Il nuovo romanzo di Fabio Volo, La strada verso casa (edito da Mondadori), narra la vicenda di due fratelli che i casi della vita hanno allontanato e che ora, a causa «di un inconfessabile segreto di famiglia che li segue come un fantasma», sono costretti a riavvicinarsi. Non manca poi la storia d’amore, il classico amore intenso e tormentato che ti segna per sempre e che, pur tra alti e bassi, sopravvive al tempo e alle asperità della vita. E non manca nemmeno «il dolore che piega in due e la felicità che fa cantare inventandosi le parole». Insomma, un libro che dovrebbe farci ridere e regalare emozioni a iosa. I due protagonisti di queste pagine così ricche di pàthos si chiamano Marco e Andrea. Marco, tipico figlio del nostro tempo, non ha mai saputo scegliere, «perché ha paura che una scelta escluda tutte le altre. Non ha mai dato retta a nessuno, solo a se stesso». Andrea è il fratello maggiore, uomo responsabile che «ha deciso da subito come doveva essere la sua vita, ha sempre fatto le cose come andavano fatte». Ma ad un certo punto il fato scombina le carte e tutte le loro sicurezze cominciano a crollare. Questa è sommariamente la trama dell’ennesimo libro di Fabio Volo, che punta alla commozione facile, alle frasi ad effetto e ad un pubblico ormai adagiato sul comodo cuscino di una letteratura commerciale, che allieti noiose giornate metropolitane. L’attacco è nostalgico, con un chiaro riferimento alla bellezza degli anni Ottanta, e cerca subito di coinvolgere il lettore. «Negli anni Ottanta si rideva. Si rideva molto di più. Si rideva al lavoro, a scuola, con gli amici e soprattutto si rideva in TV. Quegli anni erano un’epoca favolosa. L’Italia vinceva i Campionati del mondo in Spagna, la musica la facevano i DJ e il suo ritmo dance pulsava dalle radio e dalle discoteche. Perfino il papa sciava in quegli anni. Ci si sentiva liberi, sarebbe caduto il muro di Berlino». Il tentativo, però, rimane vano. Il libro è veramente deludente, la scrittura elementare e le emozioni quasi assenti, nonostante la ricerca ossessiva di situazioni romantiche, drammatiche e commoventi.
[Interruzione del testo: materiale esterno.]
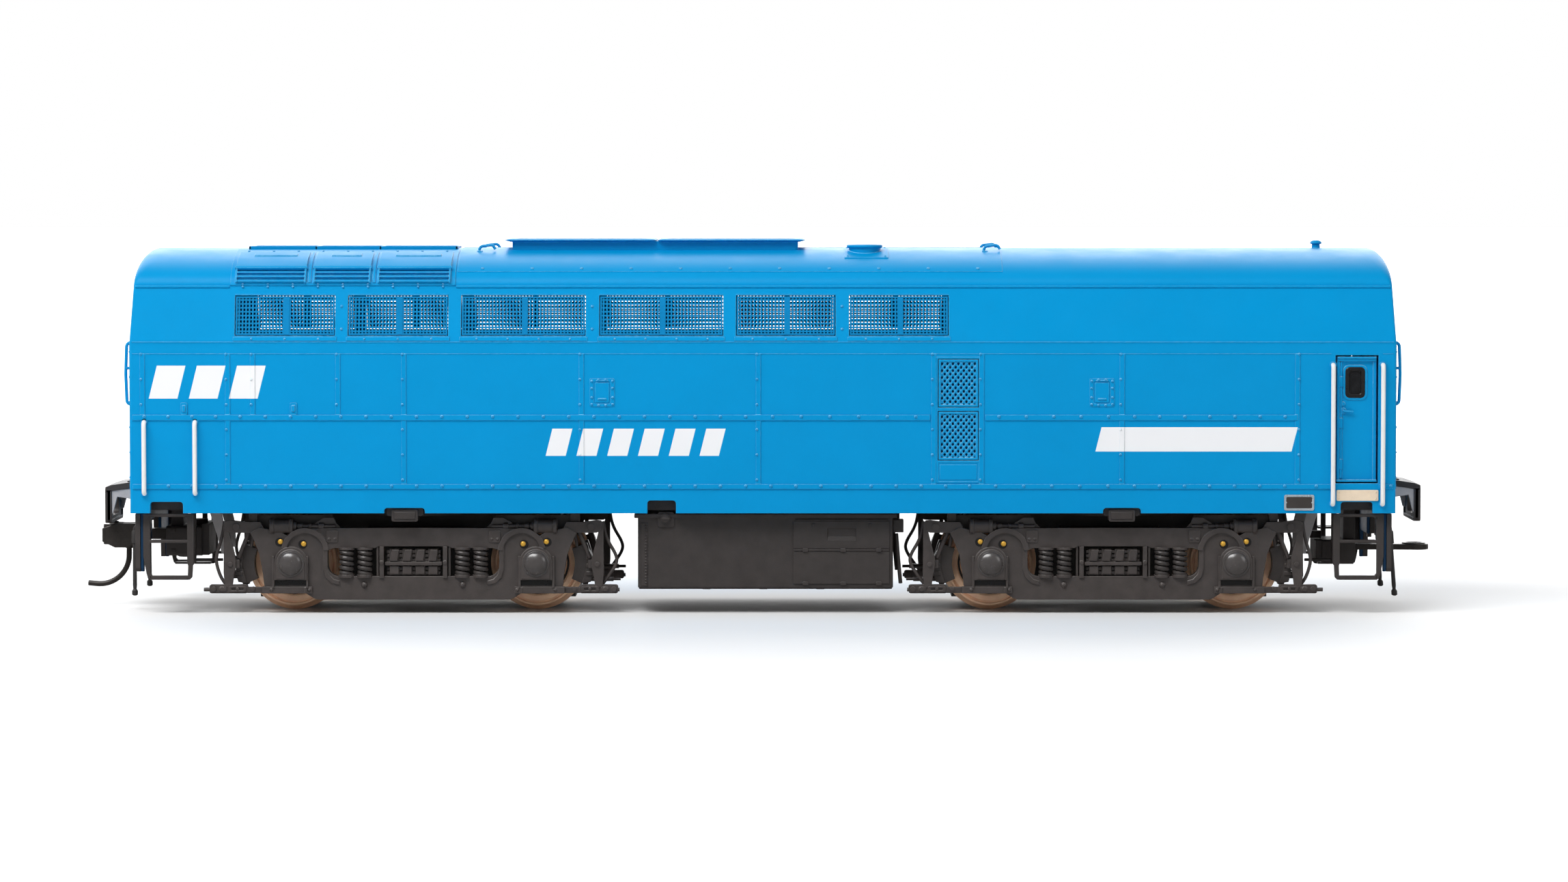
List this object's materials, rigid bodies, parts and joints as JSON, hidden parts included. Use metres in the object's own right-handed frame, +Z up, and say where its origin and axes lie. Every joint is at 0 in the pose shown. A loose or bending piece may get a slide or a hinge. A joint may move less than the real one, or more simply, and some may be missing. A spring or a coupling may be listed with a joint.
{
  "type": "model diesel locomotive",
  "caption": "Blue cab-less diesel booster locomotive model with screened windows, side doors, a fuel tank and powered swivelling trucks.",
  "frame": {"origin": "on the centreline, midway between the two truck pivots, at the top of the rails", "axes": "+X along the locomotive to its front, the end with the side doors; +Y across it to its left side; +Z up from the rail tops"},
  "size_m": [0.1918, 0.0372, 0.0525],
  "materials": {
    "body_paint": "satin light-blue enamel",
    "handrail_white": "semi-gloss white",
    "screen_mesh": "satin light-blue etched mesh",
    "underframe_black": "satin moulded black-brown",
    "truck_black": "satin moulded black-brown",
    "gearbox_plastic": "satin moulded black",
    "gear_plastic": "natural acetal",
    "cast_metal": "blackened die casting",
    "steel": "turned",
    "brass": "turned",
    "wheel_metal": "nickel-bronze, turned",
    "coupler_metal": "blackened zinc",
    "board": "solder-masked circuit board"
  },
  "bodies": {
    "body": {"body_shell": "body_paint", "roof_louvre_hatch": "body_paint", "radiator_hatch": "body_paint", "exhaust_stack": "body_paint", "mushroom_vent": "body_paint", "window_screens_right": "screen_mesh", "window_screens_left": "screen_mesh", "side_door_right": "body_paint", "side_door_left": "body_paint", "handrail_right_end_outer": "handrail_white", "handrail_right_end_inner": "handrail_white", "handrail_right_door_inner": "handrail_white", "handrail_right_door_outer": "handrail_white", "handrail_left_end_outer": "handrail_white", "handrail_left_end_inner": "handrail_white", "handrail_left_door_inner": "handrail_white", "handrail_left_door_outer": "handrail_white", "chassis_frame": "cast_metal", "fuel_tank": "underframe_black", "motor": "cast_metal", "circuit_board": "board", "speaker": "underframe_black", "coupler_box_rear": "underframe_black", "drawbar_box_front": "underframe_black", "buffer_rear": "underframe_black", "buffer_front": "underframe_black", "pilot_rear": "underframe_black", "pilot_front": "underframe_black"},
    "rotor": {"motor_shaft": "steel", "flywheel_front": "brass", "flywheel_rear": "brass", "drive_shaft_front": "steel", "drive_shaft_rear": "steel"},
    "truck_front": {"gearbox_front": "gearbox_plastic", "worm_cover_front": "gearbox_plastic", "keeper_plate_front": "gearbox_plastic", "sideframe_front_right": "truck_black", "sideframe_front_left": "truck_black"},
    "worm_front": {"worm_front": "steel"},
    "worm_gear_front": {"worm_gear_front": "gear_plastic"},
    "transfer_gear_front": {"transfer_gear_front": "gear_plastic"},
    "idler_front_inner": {"idler_gear_front_inner": "gear_plastic"},
    "wheelset_front_inner": {"wheelset_front_inner": "wheel_metal"},
    "idler_front_outer": {"idler_gear_front_outer": "gear_plastic"},
    "wheelset_front_outer": {"wheelset_front_outer": "wheel_metal"},
    "truck_rear": {"gearbox_rear": "gearbox_plastic", "worm_cover_rear": "gearbox_plastic", "keeper_plate_rear": "gearbox_plastic", "sideframe_rear_right": "truck_black", "sideframe_rear_left": "truck_black"},
    "worm_rear": {"worm_rear": "steel"},
    "worm_gear_rear": {"worm_gear_rear": "gear_plastic"},
    "transfer_gear_rear": {"transfer_gear_rear": "gear_plastic"},
    "idler_rear_inner": {"idler_gear_rear_inner": "gear_plastic"},
    "wheelset_rear_inner": {"wheelset_rear_inner": "wheel_metal"},
    "idler_rear_outer": {"idler_gear_rear_outer": "gear_plastic"},
    "wheelset_rear_outer": {"wheelset_rear_outer": "wheel_metal"},
    "coupler": {"coupler": "coupler_metal"},
    "coupler_knuckle": {"coupler_knuckle": "coupler_metal"},
    "drawbar": {"drawbar": "coupler_metal"}
  },
  "joints": [
    {"name": "motor_spin", "type": "hinge", "parent": "body", "child": "rotor", "pos_m": [0, 0, 0.0213], "axis": [1, 0, 0], "continuous": true},
    {"name": "truck_front_swivel", "type": "hinge", "parent": "body", "child": "truck_front", "pos_m": [0.0491, 0, 0.0139], "axis": [0, 0, 1], "range_deg": [-8, 8]},
    {"name": "worm_front_spin", "type": "hinge", "parent": "truck_front", "child": "worm_front", "pos_m": [0.0491, 0, 0.0213], "axis": [1, 0, 0], "continuous": true},
    {"name": "worm_gear_front_spin", "type": "hinge", "parent": "truck_front", "child": "worm_gear_front", "pos_m": [0.0491, 0, 0.0152], "axis": [0, 1, 0], "continuous": true},
    {"name": "transfer_gear_front_spin", "type": "hinge", "parent": "truck_front", "child": "transfer_gear_front", "pos_m": [0.0491, 0, 0.0072], "axis": [0, 1, 0], "continuous": true},
    {"name": "idler_front_inner_spin", "type": "hinge", "parent": "truck_front", "child": "idler_front_inner", "pos_m": [0.04035, 0, 0.007], "axis": [0, 1, 0], "continuous": true},
    {"name": "wheelset_front_inner_spin", "type": "hinge", "parent": "truck_front", "child": "wheelset_front_inner", "pos_m": [0.0319, 0, 0.0061], "axis": [0, 1, 0], "continuous": true},
    {"name": "idler_front_outer_spin", "type": "hinge", "parent": "truck_front", "child": "idler_front_outer", "pos_m": [0.05785, 0, 0.007], "axis": [0, 1, 0], "continuous": true},
    {"name": "wheelset_front_outer_spin", "type": "hinge", "parent": "truck_front", "child": "wheelset_front_outer", "pos_m": [0.0663, 0, 0.0061], "axis": [0, 1, 0], "continuous": true},
    {"name": "truck_rear_swivel", "type": "hinge", "parent": "body", "child": "truck_rear", "pos_m": [-0.0491, 0, 0.0139], "axis": [0, 0, 1], "range_deg": [-8, 8]},
    {"name": "worm_rear_spin", "type": "hinge", "parent": "truck_rear", "child": "worm_rear", "pos_m": [-0.0491, 0, 0.0213], "axis": [1, 0, 0], "continuous": true},
    {"name": "worm_gear_rear_spin", "type": "hinge", "parent": "truck_rear", "child": "worm_gear_rear", "pos_m": [-0.0491, 0, 0.0152], "axis": [0, 1, 0], "continuous": true},
    {"name": "transfer_gear_rear_spin", "type": "hinge", "parent": "truck_rear", "child": "transfer_gear_rear", "pos_m": [-0.0491, 0, 0.0072], "axis": [0, 1, 0], "continuous": true},
    {"name": "idler_rear_inner_spin", "type": "hinge", "parent": "truck_rear", "child": "idler_rear_inner", "pos_m": [-0.04035, 0, 0.007], "axis": [0, 1, 0], "continuous": true},
    {"name": "wheelset_rear_inner_spin", "type": "hinge", "parent": "truck_rear", "child": "wheelset_rear_inner", "pos_m": [-0.0319, 0, 0.0061], "axis": [0, 1, 0], "continuous": true},
    {"name": "idler_rear_outer_spin", "type": "hinge", "parent": "truck_rear", "child": "idler_rear_outer", "pos_m": [-0.05785, 0, 0.007], "axis": [0, 1, 0], "continuous": true},
    {"name": "wheelset_rear_outer_spin", "type": "hinge", "parent": "truck_rear", "child": "wheelset_rear_outer", "pos_m": [-0.0663, 0, 0.0061], "axis": [0, 1, 0], "continuous": true},
    {"name": "coupler_swing", "type": "hinge", "parent": "body", "child": "coupler", "pos_m": [-0.0825, 0, 0.0096], "axis": [0, 0, 1], "range_deg": [-12, 12]},
    {"name": "knuckle_open", "type": "hinge", "parent": "coupler", "child": "coupler_knuckle", "pos_m": [-0.0929, 0.002, 0.0096], "axis": [0, 0, 1], "range_deg": [-30, 0]},
    {"name": "drawbar_swing", "type": "hinge", "parent": "body", "child": "drawbar", "pos_m": [0.081, 0, 0.00775], "axis": [0, 0, 1], "range_deg": [-12, 12]}
  ],
  "couplings": [
    {"joint": "worm_front_spin", "follows": "motor_spin", "ratio": 1},
    {"joint": "worm_gear_front_spin", "follows": "motor_spin", "ratio": -0.0625},
    {"joint": "transfer_gear_front_spin", "follows": "motor_spin", "ratio": 0.0625},
    {"joint": "idler_front_inner_spin", "follows": "motor_spin", "ratio": -0.052632},
    {"joint": "wheelset_front_inner_spin", "follows": "motor_spin", "ratio": 0.066667},
    {"joint": "idler_front_outer_spin", "follows": "motor_spin", "ratio": -0.052632},
    {"joint": "wheelset_front_outer_spin", "follows": "motor_spin", "ratio": 0.066667},
    {"joint": "worm_rear_spin", "follows": "motor_spin", "ratio": 1},
    {"joint": "worm_gear_rear_spin", "follows": "motor_spin", "ratio": -0.0625},
    {"joint": "transfer_gear_rear_spin", "follows": "motor_spin", "ratio": 0.0625},
    {"joint": "idler_rear_inner_spin", "follows": "motor_spin", "ratio": -0.052632},
    {"joint": "wheelset_rear_inner_spin", "follows": "motor_spin", "ratio": 0.066667},
    {"joint": "idler_rear_outer_spin", "follows": "motor_spin", "ratio": -0.052632},
    {"joint": "wheelset_rear_outer_spin", "follows": "motor_spin", "ratio": 0.066667}
  ]
}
La storia tra i due fratelli non suscita alcuna reazione, se non la noia, così come la storia d’amore, definita tormentata e turbolenta, ma in realtà piatta e vittima del solito cliché dei due ex che tornano a rincontrarsi dopo anni ed esperienze di vita diverse. Storie di esistenze che si intrecciano in una confusione probabilmente non ricercata, ma evidente e disarmante. Confusionari i capitoli pieni di flashback, confusionaria la loro disposizione e anche la scelta dei registri lessicali. Dal formale, al parlato, passando per il colloquiale, questo espediente vorrebbe rimanere fedele al progetto di accattivare il lettore e soprattutto la lettrice ammaliata da qualche brutta parola e da qualche frase romantica in stile Baci Perugina. Ad esempio «Con gli occhi chiusi vide suo padre, si abbracciarono, si strinsero forte. “Adesso so chi sei” disse. “Ti voglio bene, papà”». O ancora si leggano frammenti dei dialoghi tra i due innamorati:
«Ti ricordi quando mi dicevi che il posto più bello dove sei stata era tra le mie braccia?».
«Che romantica che ero».
«Vale ancora o qualcuno mi ha battuto?».
«Non vale più».
«Non ci credo, il francese mi ha battuto?».
«Mia figlia ti ha battuto».
«Davanti alla figlia alzo le mani».
Fabio Volo, insomma, non si smentisce e dà vita ad un nuovo romanzo che segue, senza particolari scossoni, la scia dei precedenti. Stucchevole e noioso, anche nel finale, che, invece di donare quel senso di libertà che si proponeva, lascia in bocca un sapore amaro di insoddisfazione. Neanche il presunto colpo di scena riesce a tirare su questo libro che fa della banalità il proprio punto forte.